(Exercise): Write out the whole listing, matching it exactly.

(Provided material):
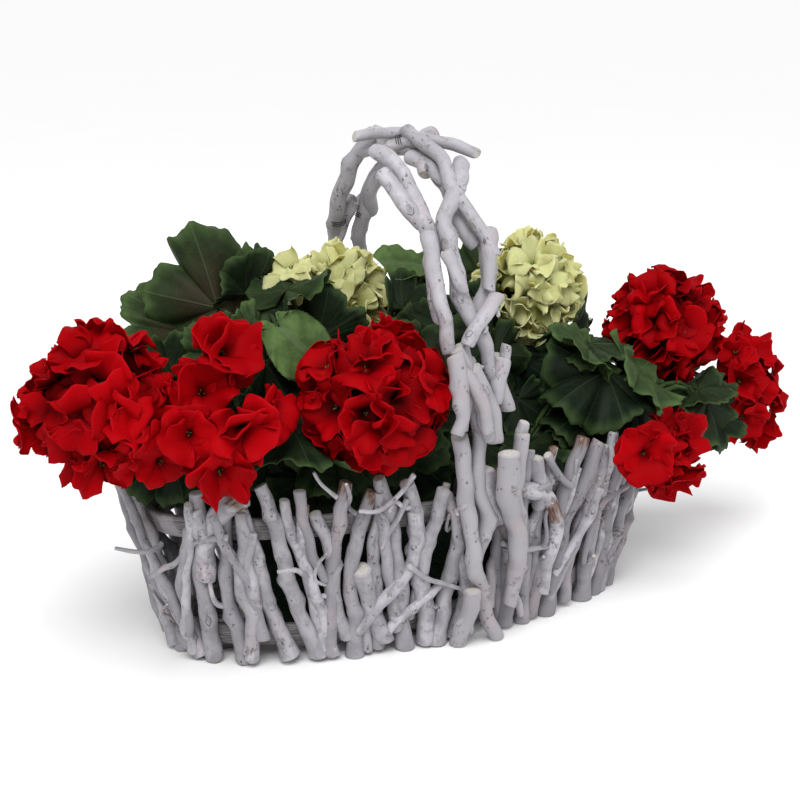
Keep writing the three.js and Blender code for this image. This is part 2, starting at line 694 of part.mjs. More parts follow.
/** A lobed, pleated leaf whose lobes fan out from its junction, with its petiole back to the stem. */
function leaf(root, [junction, tip, face, over], random) {
  const size = tip.distanceTo(junction);
  const along = tip.clone().sub(junction).normalize();
  const up = face.clone().addScaledVector(along, -face.dot(along)).normalize();
  const basis = new THREE.Matrix4().makeBasis(along, up.clone().cross(along), up);
  const rim = [];
  for (let lobe = 0; lobe < LOBES; lobe++) {
    for (const [offset, reach, lift] of [[-0.5, 0.8, -0.5], [-0.2, 1, 0.4], [0.2, 1, 0.4]]) {
      if (lobe === 0 && offset === -0.5) continue;
      const angle = radians((LOBED_SPAN * (lobe + 0.5 + offset)) / LOBES - LOBED_SPAN / 2);
      const far = size * reach * (1 - 0.24 * (Math.abs(angle) / Math.PI) ** 2) * (0.96 + 0.08 * random());
      const height = size * (0.09 * lift - 0.16 * (far / size) ** 2);
      rim.push(vec(far * Math.cos(angle), far * Math.sin(angle), height));
    }
  }
  rim.push(vec(-0.25 * size, 0, 0));
  const edge = rim.map((p) => clearOfHeads(p.applyMatrix4(basis).add(junction), LEAF_ROOM));
  const behind = up.clone().negate();
  const { base, fork } = roots[root];
  const foot = base.clone().setZ(FORK_FROM).lerp(fork, 0.25 + 0.7 * random());
  const bend = junction.clone().addScaledVector(behind, 12);
  const halfway = over ?? bend.clone().lerp(foot, 0.5).add(vec(0, 0, 5));
  const path = smooth([junction, bend, halfway, foot], 3);
  return stalkedBlade(junction, edge, behind, LEAF_THICKNESS, path, PETIOLE_RADIUS);
}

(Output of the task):
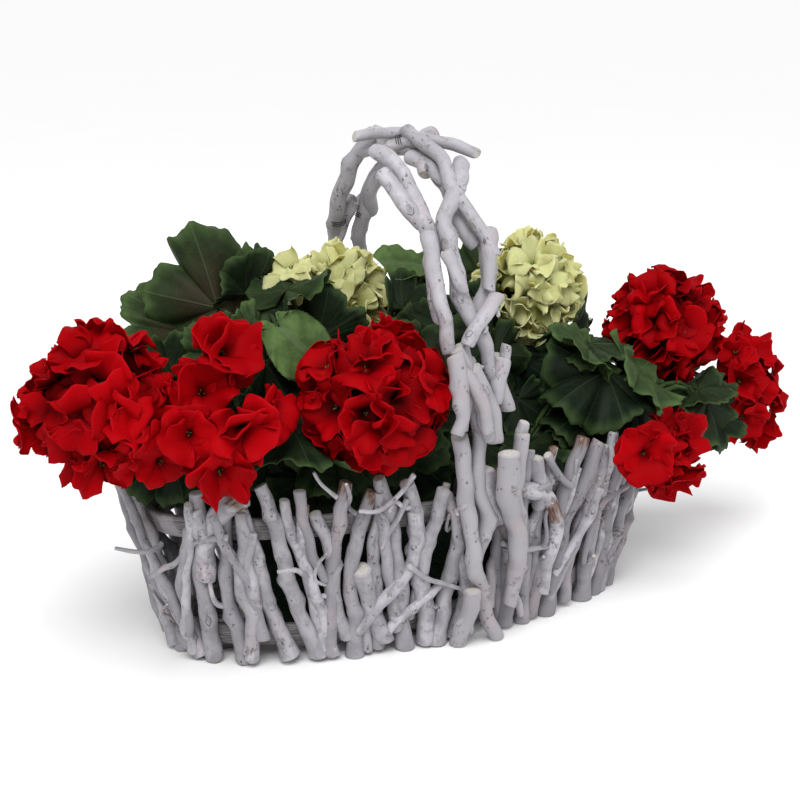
Keep writing the three.js and Blender code for this image. This is part 2, starting at line 694 of part.mjs. More parts follow.
/** A lobed, pleated leaf whose lobes fan out from its junction, with its petiole back to the stem. */
function leaf(root, [junction, tip, face, over], random) {
  const size = tip.distanceTo(junction);
  const along = tip.clone().sub(junction).normalize();
  const up = face.clone().addScaledVector(along, -face.dot(along)).normalize();
  const basis = new THREE.Matrix4().makeBasis(along, up.clone().cross(along), up);
  const rim = [];
  for (let lobe = 0; lobe < LOBES; lobe++) {
    for (const [offset, reach, lift] of [[-0.5, 0.8, -0.5], [-0.2, 1, 0.4], [0.2, 1, 0.4]]) {
      if (lobe === 0 && offset === -0.5) continue;
      const angle = radians((LOBED_SPAN * (lobe + 0.5 + offset)) / LOBES - LOBED_SPAN / 2);
      const far = size * reach * (1 - 0.24 * (Math.abs(angle) / Math.PI) ** 2) * (0.96 + 0.08 * random());
      const height = size * (0.09 * lift - 0.16 * (far / size) ** 2);
      rim.push(vec(far * Math.cos(angle), far * Math.sin(angle), height));
    }
  }
  rim.push(vec(-0.25 * size, 0, 0));
  const edge = rim.map((p) => clearOfHeads(p.applyMatrix4(basis).add(junction), LEAF_ROOM));
  const behind = up.clone().negate();
  const { base, fork } = roots[root];
  const foot = base.clone().setZ(FORK_FROM).lerp(fork, 0.25 + 0.7 * random());
  const bend = junction.clone().addScaledVector(behind, 12);
  const halfway = over ?? bend.clone().lerp(foot, 0.5).add(vec(0, 0, 5));
  const path = smooth([junction, bend, halfway, foot], 3);
  return stalkedBlade(junction, edge, behind, LEAF_THICKNESS, path, PETIOLE_RADIUS);
}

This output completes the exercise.